Additionally, the Mothership ruleset has a few areas where I would get turned around from time to time. While I’ve mostly got a handle at this point about when to hand out Stress and when to call for a Panic Check, sometimes I still get tripped up when deciding whether something should be a Fear or Sanity save. This really came up in the Indoctrination mechanic I designed; that will get its own post very soon. (Note that this is not a blanket complaint about Mothership; in general, I love the game and will be running another campaign of it later this summer!)
The low Combat ratings for many NPCs also meant that sometimes fights were a lot of “miss” “miss” “miss”, or that players could just leave a fight with a high probability of escape. That isn’t necessarily a bad thing, but felt a bit anticlimactic in the Mess Hall scene. Probably I need to improve my own GMing technique here; I’ll stew on this a bit longer.
Also, the game just seems to lend itself better to a slightly “softer” science fiction: I don’t mean emotionally soft, but with a bit more handwaving of the science. It flows better when you’re not thinking about how spaceships really work, or just let antigravity exist (even if it needs some minor rules for consistency), etc.
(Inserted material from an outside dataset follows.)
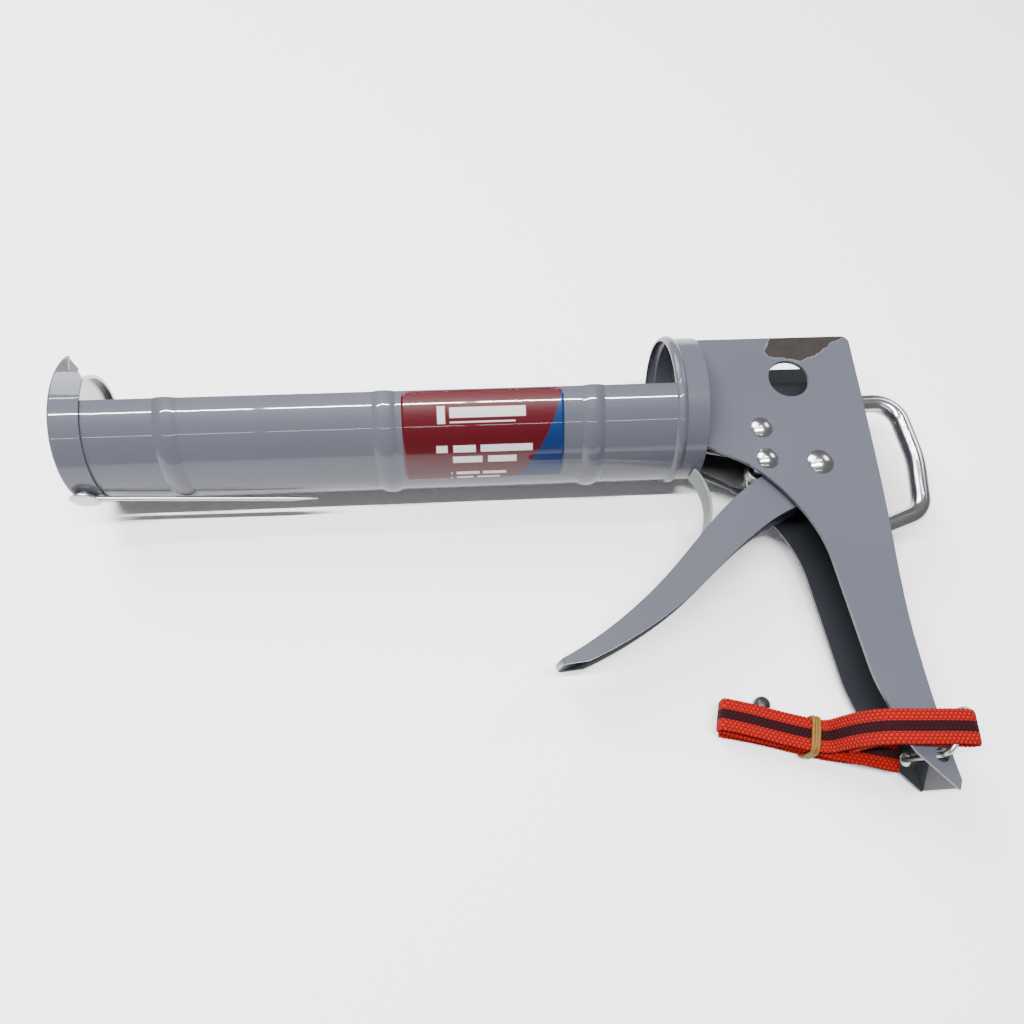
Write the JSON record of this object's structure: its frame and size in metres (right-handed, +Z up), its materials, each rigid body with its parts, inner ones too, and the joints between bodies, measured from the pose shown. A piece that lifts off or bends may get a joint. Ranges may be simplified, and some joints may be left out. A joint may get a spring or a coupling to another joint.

Many other things went well! Once we embraced the “weirdness” that the game sort of implies, I feel like it got better. The aesthetics just hit such a great note for me, too: 1970s and 1980s technology in a style I’ve since learned is called “Cassette Futurism”. For me, it’s just how things looked when I was younger, so it imprinted on my tastes. But it also means that the layouts and art of modules and supplements for the game imply a lot about the setting and tone of the game.
Finally, while many of the principles of the OSR appeal to me, I haven’t really maintained interest in faux-medieval fantasy, and the gonzo stuff popular in many corners of this niche often bounces off of me as well. Science fiction as a genre has had me since as far back as I can really remember, and so I grew up loving what have become many of the touchstones in this game.
I’m looking forward to recharging these batteries a bit and coming back to Mothership in a few months.